A diferencia de la compra de vivienda mediante tanteo o de la construcción más estandarizada, desarrollar vivienda en los vacíos de las edificaciones va necesariamente más allá de una mera operación arquitectónica. Constituye, al mismo tiempo, una oportunidad para tejer alianzas con las comunidades existentes y construir nuevos consensos sobre qué tipo de ciudad queremos. En la línea de lo que he explicado más arriba, el primer paso es enfrentarse al hecho de que, si se quiere aspirar a solucionar el problema de la vivienda o la crisis ecológica y social, no basta con movilizar la vivienda vacía, con combatir los alojamientos turísticos o con regular el precio del alquiler. Tampoco basta con esperar a que las administraciones construyan promociones de vivienda social en las periferias urbanas, como se ha hecho tradicionalmente. Hace falta un trabajo de concienciación sobre la necesidad de asumir nuevas modalidades de vivienda en zonas densas si se quiere combatir la especulación que asola a la ciudad y que afecta a la mayoría: pérdida de vivienda existente, encarecimiento del alquiler de viviendas y de locales para las pequeñas y medianas empresas, turistificación y transformación del tejido urbano al margen de las necesidades reales de los vecinos, etc.

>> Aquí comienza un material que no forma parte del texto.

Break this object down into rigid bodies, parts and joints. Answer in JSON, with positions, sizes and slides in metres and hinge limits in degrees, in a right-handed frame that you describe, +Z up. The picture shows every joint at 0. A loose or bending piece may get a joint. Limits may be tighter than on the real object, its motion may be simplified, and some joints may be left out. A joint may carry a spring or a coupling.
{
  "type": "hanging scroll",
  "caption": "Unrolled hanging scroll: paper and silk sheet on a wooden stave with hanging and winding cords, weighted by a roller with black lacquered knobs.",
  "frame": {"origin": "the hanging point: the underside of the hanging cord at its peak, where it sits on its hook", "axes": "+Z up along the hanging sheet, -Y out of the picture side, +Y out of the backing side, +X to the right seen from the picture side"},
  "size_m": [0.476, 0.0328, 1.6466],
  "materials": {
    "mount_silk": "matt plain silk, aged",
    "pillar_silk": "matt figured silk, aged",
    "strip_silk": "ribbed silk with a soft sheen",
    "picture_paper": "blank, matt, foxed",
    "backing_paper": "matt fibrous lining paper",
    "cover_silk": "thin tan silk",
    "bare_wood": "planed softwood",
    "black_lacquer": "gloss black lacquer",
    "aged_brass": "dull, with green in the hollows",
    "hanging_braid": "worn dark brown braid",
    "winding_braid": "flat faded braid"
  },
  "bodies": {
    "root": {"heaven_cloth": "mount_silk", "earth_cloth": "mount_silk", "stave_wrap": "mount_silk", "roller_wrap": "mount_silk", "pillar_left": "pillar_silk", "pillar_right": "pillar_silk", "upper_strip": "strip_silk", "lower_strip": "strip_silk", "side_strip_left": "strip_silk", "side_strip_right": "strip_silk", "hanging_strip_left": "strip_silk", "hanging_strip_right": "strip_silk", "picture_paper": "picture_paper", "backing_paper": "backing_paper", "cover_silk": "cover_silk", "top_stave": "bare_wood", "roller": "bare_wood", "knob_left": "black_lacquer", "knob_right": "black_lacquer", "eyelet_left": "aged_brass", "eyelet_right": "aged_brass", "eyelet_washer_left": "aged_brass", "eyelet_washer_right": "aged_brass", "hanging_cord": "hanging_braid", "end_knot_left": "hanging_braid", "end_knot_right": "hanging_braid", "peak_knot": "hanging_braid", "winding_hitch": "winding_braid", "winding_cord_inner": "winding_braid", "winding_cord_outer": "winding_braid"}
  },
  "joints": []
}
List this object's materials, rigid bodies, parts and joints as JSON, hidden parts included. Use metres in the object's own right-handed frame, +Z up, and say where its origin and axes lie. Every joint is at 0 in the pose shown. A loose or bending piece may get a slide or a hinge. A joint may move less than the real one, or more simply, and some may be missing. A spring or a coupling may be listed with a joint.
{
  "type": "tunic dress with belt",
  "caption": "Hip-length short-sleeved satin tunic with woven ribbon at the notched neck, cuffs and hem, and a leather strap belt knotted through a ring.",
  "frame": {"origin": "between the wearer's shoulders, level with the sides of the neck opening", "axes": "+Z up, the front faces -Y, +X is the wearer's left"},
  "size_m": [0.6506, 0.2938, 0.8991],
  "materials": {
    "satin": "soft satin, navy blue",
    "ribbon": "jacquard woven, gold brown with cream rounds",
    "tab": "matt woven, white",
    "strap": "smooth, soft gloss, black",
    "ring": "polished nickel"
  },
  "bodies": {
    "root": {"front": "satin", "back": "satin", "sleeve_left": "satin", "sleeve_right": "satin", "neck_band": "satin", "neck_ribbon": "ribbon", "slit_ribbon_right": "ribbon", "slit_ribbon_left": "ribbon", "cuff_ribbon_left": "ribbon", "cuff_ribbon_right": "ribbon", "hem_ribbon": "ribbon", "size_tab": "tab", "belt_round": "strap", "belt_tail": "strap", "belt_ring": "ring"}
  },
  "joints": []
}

La incorporación de vivienda asequible en forma de remontas en edificios ya habitados no debería suponer un problema sino, al contrario, un reto y una oportunidad para desarrollar espacios de vecindad donde no existen. En el caso de las propiedades verticales en manos de un solo propietario, la incorporación de ATRIs puede ser un medio para fomentar comunidades o asociaciones de inquilinos, al modo de otros países. En las propiedades divididas horizontalmente entre pequeños propietarios, también supone una ocasión para fomentar solidaridad y sociabilidad ahí donde apenas existen. Si se aborda mediante procesos comunitarios y participativos, se trata de una iniciativa que permitirá no solo combatir la segregación que genera la mercantilización de la vivienda y aumentar la mezcla social, sino también fomentar la cohesión vecinal.
Nuestras ciudades se hallan cada vez más en un punto de no retorno: social, económico y ecológico. La única alternativa al vaciamiento, laminación y elitización de los barrios, así como a la producción de una ciudad difusa e insostenible, pasa por poner en marcha todas las medidas al alcance. Y esto implica un cambio simultaneo en el sentido común que se ha ido extendiendo en los últimos tiempos. De entrada, toca empezar a dejar atrás la idea según la cual no hace falta desarrollar nuevas viviendas en las zonas urbanas consolidadas. Transformar el mercado privado tiene que ir de la mano de iniciativas audaces destinadas a extender el parque de vivienda pública ahí donde menos se le espera, pero más necesario es. Por otro lado, resulta imprescindible superar concepciones ortodoxas sobre formas de hacer vivienda desde la administración. Y finalmente, desde la ciudadanía será fundamental dejar de lado las posiciones más conservacionistas e incluso excluyentes o NIMBY. Se trata de asumir que repoblar los espacios disponibles de nuestro entorno inmediato no es solo urgente y necesario, sino que se trata de un pretexto para recoser nuestros ecosistemas sociales, combatiendo así tanto la segregación como la desigualdad.